Re: mod_perl go boom, mod_cgi works
by perrin (Chancellor) on Mar 06, 2005 at 04:40 UTC
    If you can reliably reproduce a segfault, people on the mod_perl mailing list can help you fix it. See this for instructions on generating a useful backtrace file. If you have trouble reproducing it, try running in single process mode, using the -X flag.
      Part of the problem with running it in single-process mode (ala -X) is that after some random interval, httpd stops responding to requests for the content. I can click on links on the mod_perl page, and the hourglass flickers for a second, then goes away, and the logs on the server-side don't even show a hit at all.

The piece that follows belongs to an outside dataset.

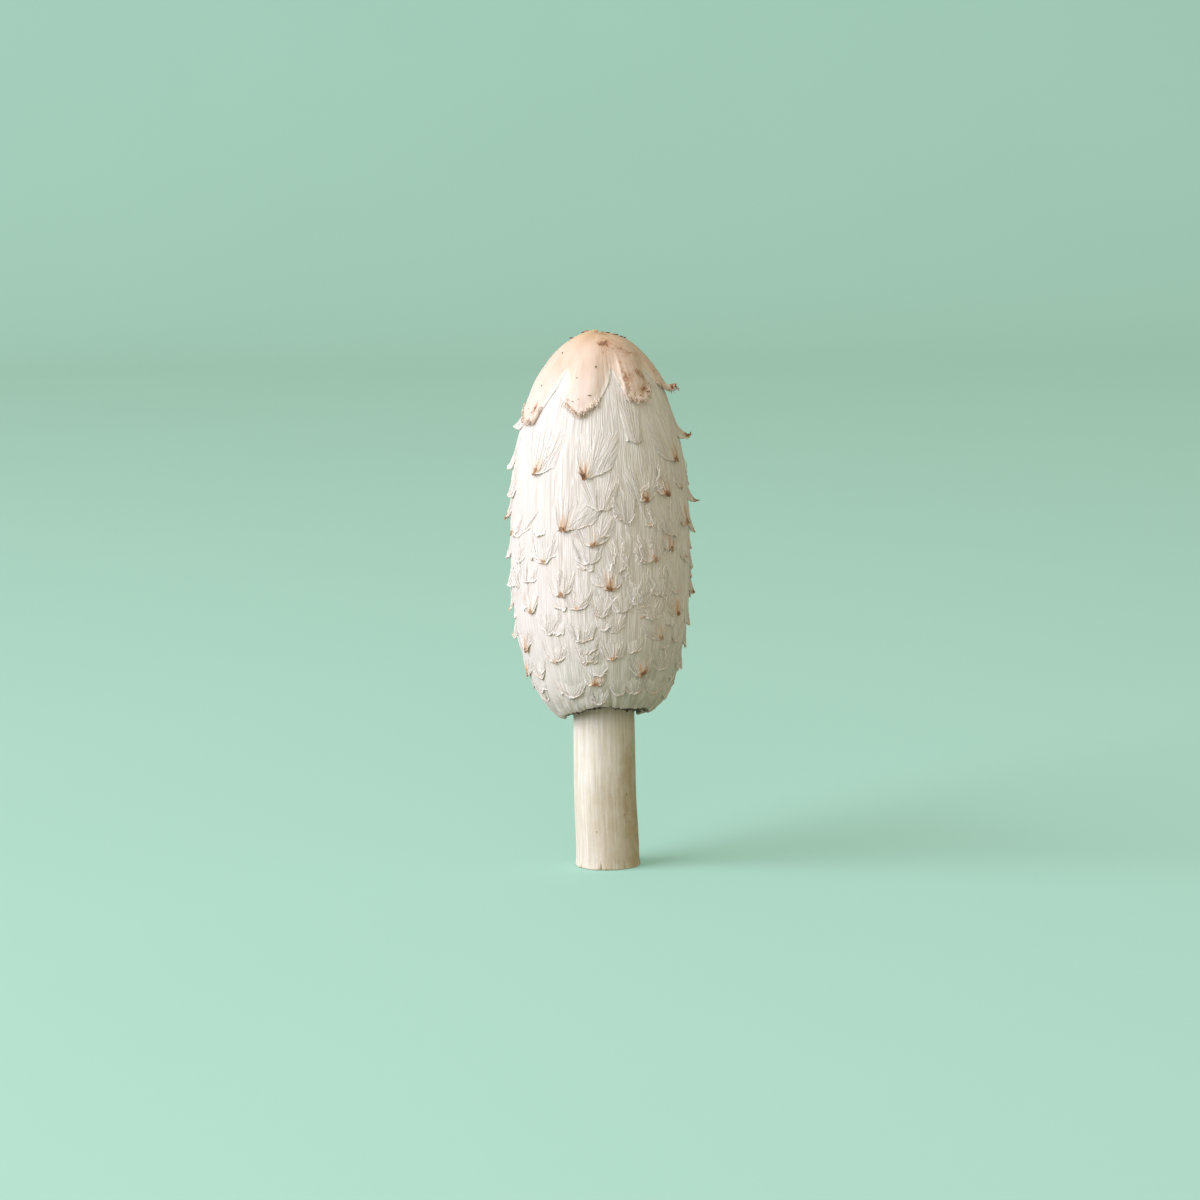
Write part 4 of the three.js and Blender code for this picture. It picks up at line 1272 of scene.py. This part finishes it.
def cap_white(n, flow, edge, aside, fine, lines):
    """The cap's colour without brown and ink: fibres with painted shade in their hollows, painted shade on
    the lit left side, a glassy foot that painted shade makes strongest on the right, and pale edges that are
    partly a painted highlight.
    """
    cloud = n.noise(flow, (0.14, 0.14, 0.14))
    patchy = n.noise(flow, (0.22, 0.22, 0.16))
    glassy = n.mix(n.ranged(patchy, 0.4, 0.6), *GLASSY_FOOT_AND_SHADE_COLORS)
    foot = n.ranged(n.part(flow, "Z"), 80.0, 108.0)
    # fibre streaks, darker in the bump's hollows as painted shade
    return n.layered(n.mix(n.ranged(fine, 0.36, 0.62), *FIBRE_AND_HOLLOW_SHADE_COLORS), [
        (n.ranged(cloud, 0.4, 0.75, 0, 0.35), CLOUD_COLOR),
        # thin raised lines, paler as a painted highlight
        (n.times(lines, 0.85), LINE_COLOR),
        # painted shade: the cap is made darker on the left, where the key lamp lights it
        (n.ranged(aside, -0.02, -0.006, 0.6, 0.0), LIT_SIDE_PAINTED_SHADE),
        # glassy grey-green foot near the edge, with painted shade that makes it strongest on the right, away
        # from the key lamp
        (
            n.times(foot, n.ranged(aside, -0.016, 0.006, 0.4, 0.95)),
            n.mix(n.times(lines, 0.5), glassy, GLASSY_LINE_COLOR),
        ),
        # pale edges, hems and loose fibres: partly their own paleness, partly a painted highlight
        (n.times(edge, 0.85), n.mix(n.ranged(cloud, 0.35, 0.6), *EDGE_AND_HIGHLIGHT_COLORS)),
    ])


def cap_look(n):
    flow, tone, edge = n.values("flow", "tone", "edge")
    aside = n.part(n.place(), "X")
    broad = n.noise(flow, (1.3, 1.3, 0.05), 2, 0.5, 0.35)
    fine = n.noise(flow, (2.5, 2.5, 0.1), 2, 0.55, 0.3)
    lines = n.ranged(n.math("ABSOLUTE", n.math("SUBTRACT", broad, 0.5)), 0.0, 0.07, 1.0, 0.0)
    streaked = n.times(tone, n.ranged(fine, 0.35, 0.65, 0.65, 1.3))
    ink = n.times(tone, n.ranged(fine, 0.3, 0.7, -1.6, -0.8))
    height = n.math("MULTIPLY_ADD", lines, 0.45, n.math("MULTIPLY_ADD", broad, 0.6, fine))
    return dict(
        Base_Color=n.layered(cap_white(n, flow, edge, aside, fine, lines), [
            (n.ranged(streaked, 0.03, 0.3), n.ramp(n.times(streaked, 0.7), TIP_STOPS)),
            (n.ranged(ink, 0.25, 0.65), INK_COLOR),
        ]),
        Roughness=n.ranged(fine, 0.3, 0.7, 0.85, 0.6),
        Normal=n.bump(height, 0.00016, n.ranged(aside, -0.022, -0.004, 0.3, 0.95)),
        Subsurface_Weight=0.3,
        Subsurface_Radius=(1.0, 0.9, 0.8),
        Subsurface_Scale=0.0003,
        Sheen_Weight=0.15,
        Sheen_Roughness=0.5,
        Specular_IOR_Level=0.25,
    )


def crown_look(n):
    flow, tone, edge = n.values("flow", "tone", "edge")
    down = n.part(flow, "Z")
    cloud = n.noise(flow, (0.16, 0.16, 0.1), 4, 0.6)
    streak = n.noise(flow, (1.5, 1.5, 0.09), 3, 0.6)
    grain = n.noise(flow, (1.9, 1.9, 1.7), 5, 0.75)
    fibrous = n.times(n.ranged(streak, 0.4, 0.7), n.ranged(down, 14.0, 24.0, 0.1, 0.6))
    mottled = n.times(n.ranged(grain, 0.3, 0.66, 0.3, 1.4), n.ranged(streak, 0.3, 0.65, 0.45, 1.25))
    stain = n.times(tone, mottled)
    woolly = n.math("MULTIPLY_ADD", edge, 0.75, 0.1)
    return dict(
        Base_Color=n.layered(n.mix(n.ranged(down, 13.0, 24.0), *SKIN_COLORS), [
            (n.ranged(down, 1.0, 12.0, 0.85, 0.0), SKIN_TOP_COLOR),
            (n.ranged(cloud, 0.42, 0.75, 0, 0.5), SKIN_CLOUD_COLOR),
            (fibrous, SKIN_FIBRE_COLOR),
            (n.times(edge, 0.85), FRINGE_COLOR),
            (n.ranged(tone, -0.1, -0.7), TORN_COLOR),
            (n.ranged(stain, 0.02, 0.55), n.mix(n.ranged(stain, 0.15, 0.9), *STAIN_COLORS)),
        ]),
        Roughness=n.ranged(cloud, 0.3, 0.7, 0.5, 0.62),
        Normal=n.bump(grain, 0.00018, woolly, Normal=n.bump(streak, 0.00012, 0.5)),
        Subsurface_Weight=0.2,
        Subsurface_Radius=(1.0, 0.7, 0.45),
        Subsurface_Scale=0.001,
        Specular_IOR_Level=0.35,
    )


def stem_look(n):
    flow, tone, edge = n.values("flow", "tone", "edge")
    fibre = n.noise(flow, (1.5, 1.5, 0.06), 3, 0.6, 0.3)
    fine = n.noise(flow, (3.5, 3.5, 1.1), 3, 0.75)
    cloud = n.noise(flow, (0.42, 0.42, 0.26), 5, 0.65)
    warm = n.times(tone, n.ranged(cloud, 0.3, 0.7, 0.45, 0.95))
    return dict(
        # stem fibres, darker in the bump's grooves as painted shade
        Base_Color=n.layered(n.mix(n.ranged(fibre, 0.32, 0.68), *STEM_AND_GROOVE_SHADE_COLORS), [
            (n.ranged(fine, 0.5, 0.8, 0, 0.45), STEM_GRAIN_COLOR),
            (n.ranged(cloud, 0.45, 0.7, 0, 0.35), STEM_CLOUD_COLOR),
            # brown patches, and painted shade on the right side
            (n.times(warm, 0.9), STEM_BROWN_AND_SHADE_COLOR),
            (n.ranged(tone, 1.6, 2.2), STEM_SPECK_COLOR),
            (n.times(edge, 0.35), CUT_COLOR),
        ]),
        Roughness=n.ranged(fibre, 0.3, 0.7, 0.6, 0.45),
        Normal=n.bump(n.math("MULTIPLY_ADD", fine, 0.8, fibre), 0.00014, 0.65),
        Subsurface_Weight=0.25,
        Subsurface_Radius=(1.0, 0.8, 0.5),
        Subsurface_Scale=0.0012,
        Specular_IOR_Level=0.35,
    )


def gill_look(n):
    flow, tone = n.values("flow", "tone")
    veins = n.noise(flow, (1.2, 1.0, 0.5))
    pale = n.mix(n.ranged(veins, 0.3, 0.7), *GILL_COLORS)
    return dict(
        Base_Color=n.mix(n.ranged(tone, 0.0, 0.55), pale, GILL_INK_COLOR),
        Roughness=n.ranged(tone, 0, 1, 0.6, 0.4),
        Normal=n.bump(veins, 0.0001, 0.4),
        Specular_IOR_Level=0.35,
    )


def floor_look(n):
    grain = n.noise(n.place(), (6.0, 6.0, 6.0))
    shade = tuple(MINT_SHADE * part for part in MINT)
    return dict(
        Base_Color=n.mix(n.ranged(grain, 0.3, 0.7), MINT, shade),
        Roughness=n.ranged(grain, 0.3, 0.7, 0.9, 0.95),
        Emission_Color=MINT_GLOW,
        Emission_Strength=1.0,
    )


# The stage, the light and the camera

FLOOR_HALF = 4.0
WALL_AT = 1.6
WALL_TOP = 3.0
COVE = 0.5
COVE_STEPS = 24


def make_stage():
    """A pale floor that curves up into a wall far behind."""
    turn = np.linspace(0, np.pi / 2, COVE_STEPS)
    y = np.concatenate([[-FLOOR_HALF], WALL_AT + COVE * np.sin(turn), [WALL_AT + COVE]])
    z = np.concatenate([[0], COVE * (1 - np.cos(turn)), [WALL_TOP]])
    x = np.array([-FLOOR_HALF, FLOOR_HALF])
    points = np.stack(np.broadcast_arrays(x[None, :], y[:, None], z[:, None]), -1)
    mesh = bpy.data.meshes.new("floor")
    mesh.from_pydata(points.reshape(-1, 3).tolist(), [], grid_faces(len(y), 2).tolist())
    for polygon in mesh.polygons:
        polygon.use_smooth = True
    mesh.materials.append(make_material("floor", floor_look))
    floor = bpy.data.objects.new("floor", mesh)
    bpy.context.scene.collection.objects.link(floor)
    floor.visible_diffuse = False


LIGHT_AIM = Vector((0, 0, 0.08))
# Each lamp's azimuth, elevation, distance, size, power and colour
LAMPS = {
    "key": (-67, 28, 2.2, 2.3, 66.5, (0.985, 0.982, 1.11)),
    "front": (0, 20, 2.5, 1.6, 9.8, (1.0, 0.94, 0.88)),
}
LIGHT_ABOVE = (0.5, 0.45, 0.32)
LIGHT_BELOW = (0.345, 0.335, 0.228)


def soft_lamp(name, azimuth, elevation, distance, size, power, color):
    light = bpy.data.lights.new(name, "AREA")
    light.shape = "DISK"
    light.size = size
    light.energy = power
    light.color = color
    lamp = bpy.data.objects.new(name, light)
    azimuth, elevation = math.radians(azimuth), math.radians(elevation)
    level = math.cos(elevation)
    way = Vector((level * math.sin(azimuth), -level * math.cos(azimuth), math.sin(elevation)))
    lamp.location = LIGHT_AIM + distance * way
    lamp.rotation_euler = (-way).to_track_quat("-Z", "Y").to_euler()
    lamp.visible_camera = False
    bpy.context.scene.collection.objects.link(lamp)


def make_light():
    """A big soft lamp from the left, a weak one from the front and a warm even light all round."""
    for name, values in LAMPS.items():
        soft_lamp(name, *values)
    world = bpy.data.worlds.new("studio")
    n = Nodes(world)
    height = n.part(n.place("Generated"), "Z")
    n.finish("Background", Color=n.ramp(height, [(0.0, LIGHT_BELOW), (0.5, LIGHT_ABOVE)]))
    bpy.context.scene.world = world
    bpy.context.scene.view_settings.view_transform = "Standard"


CAMERA_PLACE = (-0.6, -1350, 252.6)
CAMERA_PITCH = math.radians(7.585)
CAMERA_ROLL = math.radians(-0.9)
LENS = 151.0
SENSOR = 36


def make_camera():
    data = bpy.data.cameras.new("camera")
    data.sensor_width = SENSOR
    data.lens = LENS
    camera = bpy.data.objects.new("camera", data)
    turn = Matrix.Rotation(math.pi / 2 - CAMERA_PITCH, 4, "X") @ Matrix.Rotation(CAMERA_ROLL, 4, "Z")
    camera.matrix_world = Matrix.Translation(MM * Vector(CAMERA_PLACE)) @ turn
    bpy.context.scene.collection.objects.link(camera)
    bpy.context.scene.camera = camera


def main():
    cap = make_material("cap_fibres", cap_look)
    make_flesh(cap)
    make_scales(cap)
    crown = make_material("crown_skin", crown_look)
    make_crown(crown)
    make_crown_marks(crown)
    make_gills(make_material("gills", gill_look))
    make_stem(make_material("stem_flesh", stem_look))
    make_stage()
    make_light()
    make_camera()


main()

      It just seems to drop the request somewhere between my client and the single-process httpd when I do that. I even tried running it in "non-single-process" mode, with a MaxClients setting of 1, and it does the same thing.

      Its INCREDIBLY hard to track down (hence my reason for posting).

      I'll take a look at the link you've provided to see if maybe there's something I missed, some way to get a proper core file out of here that I can use.

Re: mod_perl go boom, mod_cgi works
by saintmike (Vicar) on Mar 06, 2005 at 03:23 UTC
    You've already done a lot of investigative work, here's two more suggestions: Did you take a look at the core file with gdb? Even if it dies in different places, this might reveal a pattern. Also, is memory usage of the child growing over time?

    Also, you might want to capture all web input of a child until a crash, dump it and replay it. The problem should be reproducable then. Oh, and you were running Apache with just a single child, right?

Re: mod_perl go boom, mod_cgi works
by The Mad Hatter (Priest) on Mar 06, 2005 at 16:01 UTC
    Could you post the code here or put it somewhere we could get it? That might help facilitate review for tripfalls.
      Unfortunately, I can't post the full code, but I can mock up a pseudo-code example of exactly what I'm working with, which should be clear enough to find any tricky spots.
        Why you can't post the full code? Pseudo-code is unlikely to be any good in this case, but still post it just to cover your bases.
Re: mod_perl go boom, mod_cgi works
by jdalbec (Deacon) on Mar 07, 2005 at 01:58 UTC
    It sounds like you might be getting into an infinite loop that gradually exhausts memory. Try running single-threaded again, but this time after it stops responding let it keep running for a while and see if you get a crash.
Re: mod_perl go boom, mod_cgi works
by jk2addict (Chaplain) on Mar 07, 2005 at 04:05 UTC

    Just a thought, but have you tried building apache using the --disable-rule=EXPAT? I know AxKit (using LibXML/LibXSLT) segfaults under mod_perl when EXPAT is compiled into Apache. In fact, it's a known warning/check when compiling/installing AxKit.

    Most Apache ports in the ports on FreeBSD have this Makefile option too: WITHOUT_APACHE_EXPAT.

      Does this remove expat support? Or just rely on the external expat system library/headers instead?

        To be honest, I have no idea. Here's the mention on AxKit:

        There are currently some incompatibilities between the versions of expat loaded by Apache when compiled with RULE_EXPAT=yes (which is a default, unfortunately), and XML::Parser's copy of expat. This can cause sporadic segmentation faults in Apache's httpd processes. The solution is to recompile Apache with RULE_EXPAT=no (later Apache's have implemented this as --disable-rule=expat). If you have a recent mod_perl and use mod_perl's Makefile.PL DO_HTTPD=1 to compile Apache for you, this option will be enabled automatically for you.